◆ DATA SHOWN:
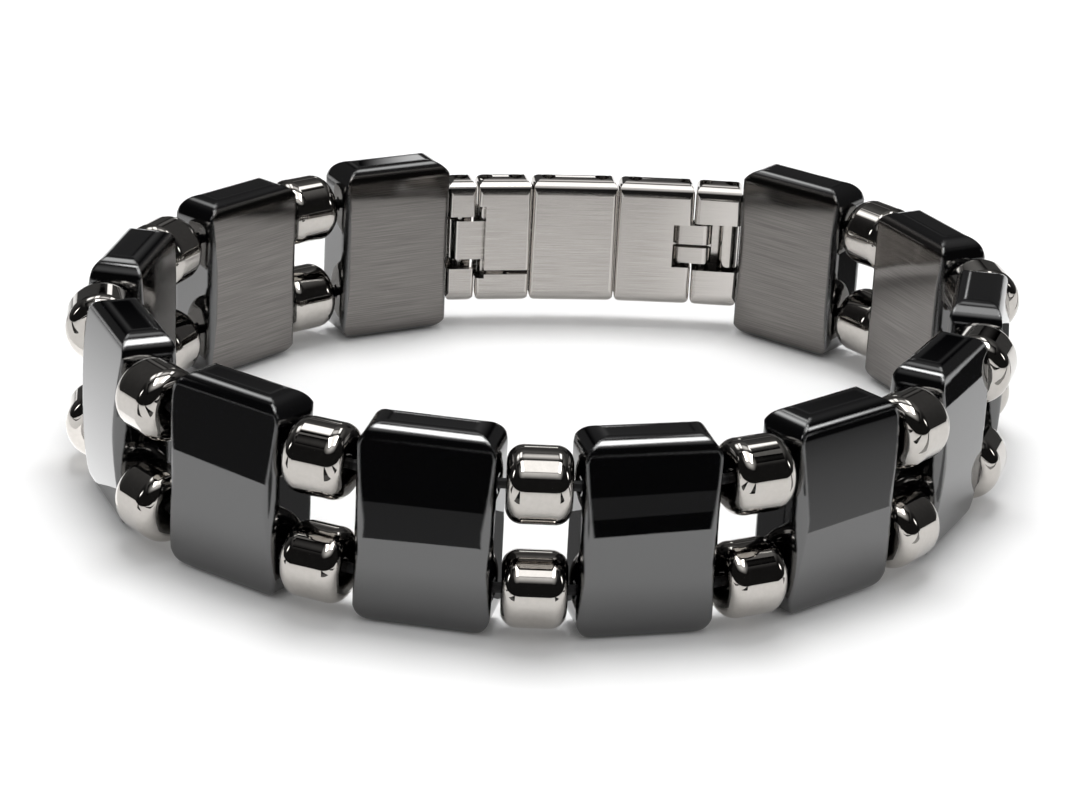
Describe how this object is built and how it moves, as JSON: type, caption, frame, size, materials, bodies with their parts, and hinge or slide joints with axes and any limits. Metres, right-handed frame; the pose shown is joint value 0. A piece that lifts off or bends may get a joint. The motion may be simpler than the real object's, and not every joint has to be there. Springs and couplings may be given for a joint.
{
  "type": "hematite link bracelet",
  "caption": "Bracelet of polished hematite blocks joined by pairs of steel barrel beads on two threads, closed by a hinged steel plate clasp; stands on its rim with the wrist opening clear.",
  "frame": {"origin": "middle of the bounding box's bottom, on the surface that the bracelet stands on", "axes": "+Z along the wrist's axis, upwards; -Y towards the front of the band; +Y towards the clasp; +X to the right seen from the front"},
  "size_m": [0.076, 0.069, 0.0154],
  "materials": {
    "hematite": "mirror polished outside, satin on the inner faces",
    "bead_steel": "mirror polished",
    "clasp_steel": "brushed on the faces, polished on the rounded edges",
    "thread": "smooth"
  },
  "bodies": {
    "root": {"block_01": "hematite", "block_02": "hematite", "block_03": "hematite", "block_04": "hematite", "block_05": "hematite", "block_06": "hematite", "block_07": "hematite", "block_08": "hematite", "block_09": "hematite", "block_10": "hematite", "block_11": "hematite", "block_12": "hematite", "bead_01_up": "bead_steel", "bead_02_up": "bead_steel", "bead_03_up": "bead_steel", "bead_04_up": "bead_steel", "bead_05_up": "bead_steel", "bead_06_up": "bead_steel", "bead_07_up": "bead_steel", "bead_08_up": "bead_steel", "bead_09_up": "bead_steel", "bead_10_up": "bead_steel", "bead_11_up": "bead_steel", "bead_01_low": "bead_steel", "bead_02_low": "bead_steel", "bead_03_low": "bead_steel", "bead_04_low": "bead_steel", "bead_05_low": "bead_steel", "bead_06_low": "bead_steel", "bead_07_low": "bead_steel", "bead_08_low": "bead_steel", "bead_09_low": "bead_steel", "bead_10_low": "bead_steel", "bead_11_low": "bead_steel", "thread_up": "thread", "thread_low": "thread", "clasp_end_right": "clasp_steel", "clasp_notched": "clasp_steel", "clasp_mid": "clasp_steel", "clasp_frame": "clasp_steel", "clasp_end_left": "clasp_steel", "clasp_knuckle": "clasp_steel", "hinge_3": "clasp_steel", "hinge_2": "clasp_steel", "hinge_1": "clasp_steel", "clasp_bar": "bead_steel"}
  },
  "joints": []
}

◆ BRIEF:
Return all of the data precisely as it appears.

◆ ANSWER IN FULL:
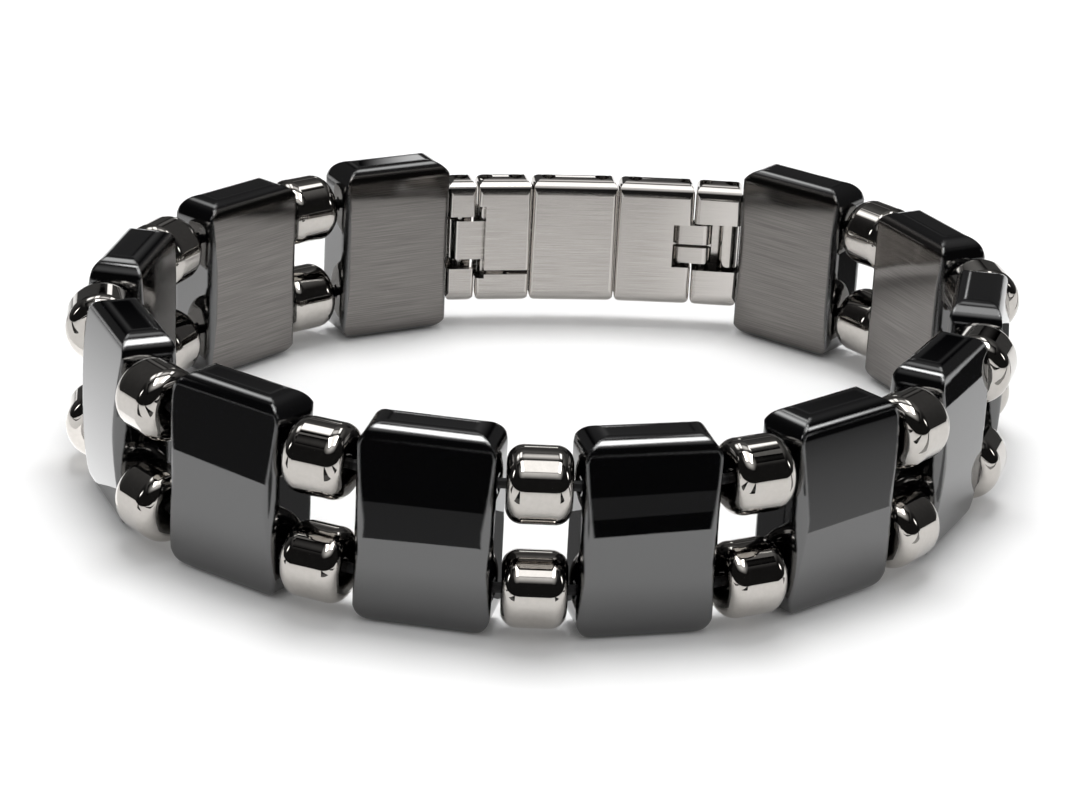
Describe how this object is built and how it moves, as JSON: type, caption, frame, size, materials, bodies with their parts, and hinge or slide joints with axes and any limits. Metres, right-handed frame; the pose shown is joint value 0. A piece that lifts off or bends may get a joint. The motion may be simpler than the real object's, and not every joint has to be there. Springs and couplings may be given for a joint.
{
  "type": "hematite link bracelet",
  "caption": "Bracelet of polished hematite blocks joined by pairs of steel barrel beads on two threads, closed by a hinged steel plate clasp; stands on its rim with the wrist opening clear.",
  "frame": {"origin": "middle of the bounding box's bottom, on the surface that the bracelet stands on", "axes": "+Z along the wrist's axis, upwards; -Y towards the front of the band; +Y towards the clasp; +X to the right seen from the front"},
  "size_m": [0.076, 0.069, 0.0154],
  "materials": {
    "hematite": "mirror polished outside, satin on the inner faces",
    "bead_steel": "mirror polished",
    "clasp_steel": "brushed on the faces, polished on the rounded edges",
    "thread": "smooth"
  },
  "bodies": {
    "root": {"block_01": "hematite", "block_02": "hematite", "block_03": "hematite", "block_04": "hematite", "block_05": "hematite", "block_06": "hematite", "block_07": "hematite", "block_08": "hematite", "block_09": "hematite", "block_10": "hematite", "block_11": "hematite", "block_12": "hematite", "bead_01_up": "bead_steel", "bead_02_up": "bead_steel", "bead_03_up": "bead_steel", "bead_04_up": "bead_steel", "bead_05_up": "bead_steel", "bead_06_up": "bead_steel", "bead_07_up": "bead_steel", "bead_08_up": "bead_steel", "bead_09_up": "bead_steel", "bead_10_up": "bead_steel", "bead_11_up": "bead_steel", "bead_01_low": "bead_steel", "bead_02_low": "bead_steel", "bead_03_low": "bead_steel", "bead_04_low": "bead_steel", "bead_05_low": "bead_steel", "bead_06_low": "bead_steel", "bead_07_low": "bead_steel", "bead_08_low": "bead_steel", "bead_09_low": "bead_steel", "bead_10_low": "bead_steel", "bead_11_low": "bead_steel", "thread_up": "thread", "thread_low": "thread", "clasp_end_right": "clasp_steel", "clasp_notched": "clasp_steel", "clasp_mid": "clasp_steel", "clasp_frame": "clasp_steel", "clasp_end_left": "clasp_steel", "clasp_knuckle": "clasp_steel", "hinge_3": "clasp_steel", "hinge_2": "clasp_steel", "hinge_1": "clasp_steel", "clasp_bar": "bead_steel"}
  },
  "joints": []
}